The last sentence is such a perfect imitation of that timeless Hollywood phrase, and it is followed by a sloppy bout of laughter. In my pocket, I have moved my sharpest key into position between my right middle and pointer fingers, with the rest of the chain gripped in my fist as a handle. I turn into Bulharská and up my pace.

There is impact of something wet against concrete beside me. It sounds like an egg or an orange or something like that. There are excited cries of protest but I can’t tell what they are saying because I bolt, I stop this walking pretence of calm and fucking bolt – up and around the corner to Mexická and my door, which I shove my key into, slip behind and double lock behind me.

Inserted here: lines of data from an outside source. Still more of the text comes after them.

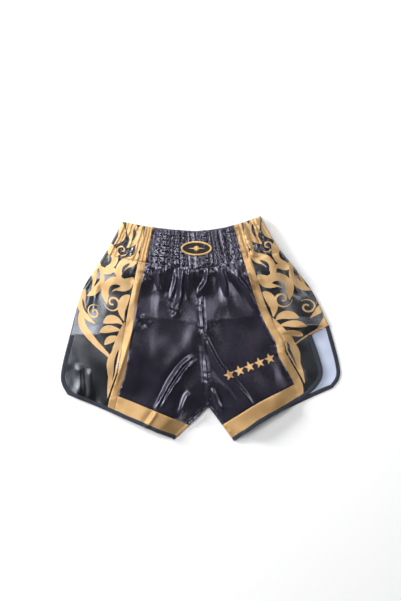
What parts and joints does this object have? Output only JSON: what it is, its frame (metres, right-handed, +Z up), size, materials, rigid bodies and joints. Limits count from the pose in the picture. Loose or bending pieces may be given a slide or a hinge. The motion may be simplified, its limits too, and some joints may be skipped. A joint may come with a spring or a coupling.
{
  "type": "boxing shorts",
  "caption": "Satin boxing shorts laid flat, with a shirred elastic waistband, gold stripes and hem bands, printed side panels, bound hems and open side vents whose flaps lift.",
  "frame": {"origin": "under the middle of the garment's outline as laid, on the surface that it lies on", "axes": "+X towards the wearer's left, +Y from the hems to the waist, +Z up out of the front"},
  "size_m": [0.5322, 0.4228, 0.0213],
  "materials": {
    "black_satin": "glossy woven polyester satin",
    "gold_satin": "glossy woven polyester satin",
    "printed_satin": "satin with gold scroll print on black",
    "binding_tape": "matt woven tape, stitched",
    "elastic": "braided elastic",
    "badge_twill": "close black embroidery",
    "gold_thread": "gold satin-stitch thread",
    "gold_print": "gold applique on satin"
  },
  "bodies": {
    "garment": {"front_panel_left": "black_satin", "front_hem_band_left": "gold_satin", "front_stripe_left": "gold_satin", "front_side_panel_left": "printed_satin", "front_hem_binding_left": "binding_tape", "back_panel_left": "black_satin", "back_hem_band_left": "gold_satin", "back_stripe_left": "gold_satin", "back_side_panel_left": "printed_satin", "back_hem_binding_left": "binding_tape", "front_panel_right": "black_satin", "front_hem_band_right": "gold_satin", "front_stripe_right": "gold_satin", "front_side_panel_right": "printed_satin", "front_hem_binding_right": "binding_tape", "back_panel_right": "black_satin", "back_hem_band_right": "gold_satin", "back_stripe_right": "gold_satin", "back_side_panel_right": "printed_satin", "back_hem_binding_right": "binding_tape", "waist_facing_front": "black_satin", "waist_facing_back": "black_satin", "elastic_1": "elastic", "elastic_2": "elastic", "elastic_3": "elastic", "elastic_4": "elastic", "elastic_5": "elastic", "elastic_6": "elastic", "crotch_gusset": "black_satin", "badge_base": "badge_twill", "badge_ring": "gold_thread", "badge_motif": "gold_thread", "leg_mark_1": "gold_print", "leg_mark_2": "gold_print", "leg_mark_3": "gold_print", "leg_mark_4": "gold_print", "leg_mark_5": "gold_print"},
    "front_left_flap": {"front_flap_left": "black_satin", "front_flap_binding_left": "binding_tape"},
    "back_left_flap": {"back_flap_left": "black_satin", "back_flap_binding_left": "binding_tape"},
    "front_right_flap": {"front_flap_right": "black_satin", "front_flap_binding_right": "binding_tape"},
    "back_right_flap": {"back_flap_right": "black_satin", "back_flap_binding_right": "binding_tape"}
  },
  "joints": [
    {"name": "front_left_flap_fold", "type": "hinge", "parent": "garment", "child": "front_left_flap", "pos_m": [0.20524, -0.00805, 0.0038], "axis": [-0.105, -0.9945, 0], "range_deg": [0, 75]},
    {"name": "back_left_flap_fold", "type": "hinge", "parent": "garment", "child": "back_left_flap", "pos_m": [0.23824, 0.00845, 0], "axis": [0.1313, 0.9913, 0], "range_deg": [0, 60]},
    {"name": "front_right_flap_fold", "type": "hinge", "parent": "garment", "child": "front_right_flap", "pos_m": [-0.24076, -0.00905, 0.0038], "axis": [-0.3152, 0.949, 0], "range_deg": [0, 75]},
    {"name": "back_right_flap_fold", "type": "hinge", "parent": "garment", "child": "back_right_flap", "pos_m": [-0.24176, -0.00855, 0], "axis": [0.3153, -0.949, 0], "range_deg": [0, 60]}
  ]
}
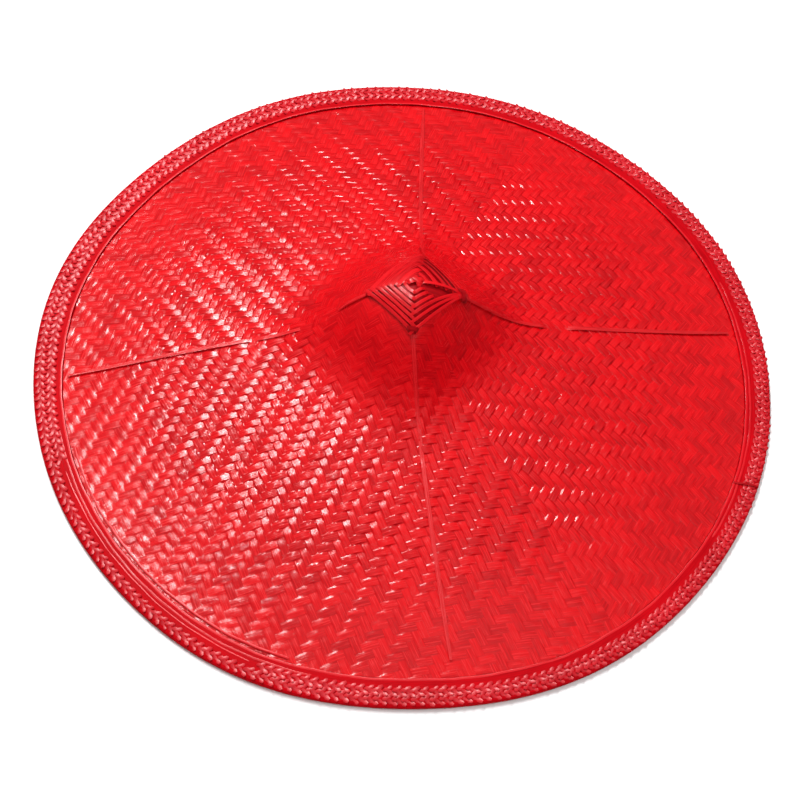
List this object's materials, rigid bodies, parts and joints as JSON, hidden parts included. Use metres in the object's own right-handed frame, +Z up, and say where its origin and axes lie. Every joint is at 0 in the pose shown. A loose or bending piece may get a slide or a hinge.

Upstairs in my flat, I switch my light on and dump my bag, pull my jacket off and leave it on the floor. I go and open the window to see if I can still hear them. Realise they would know which flat is mine by the light. Go turn the light off. Pace over to my window. Lean out.

I can’t tell if they followed me around the corner to Mexická but everything is silent outside. As it should be in Vršovice at night. As it has been on the countless occasions I have walked home alone at much later hours. Walked home through this suburb, my suburb. My safe, uneventful, inoffensive suburb.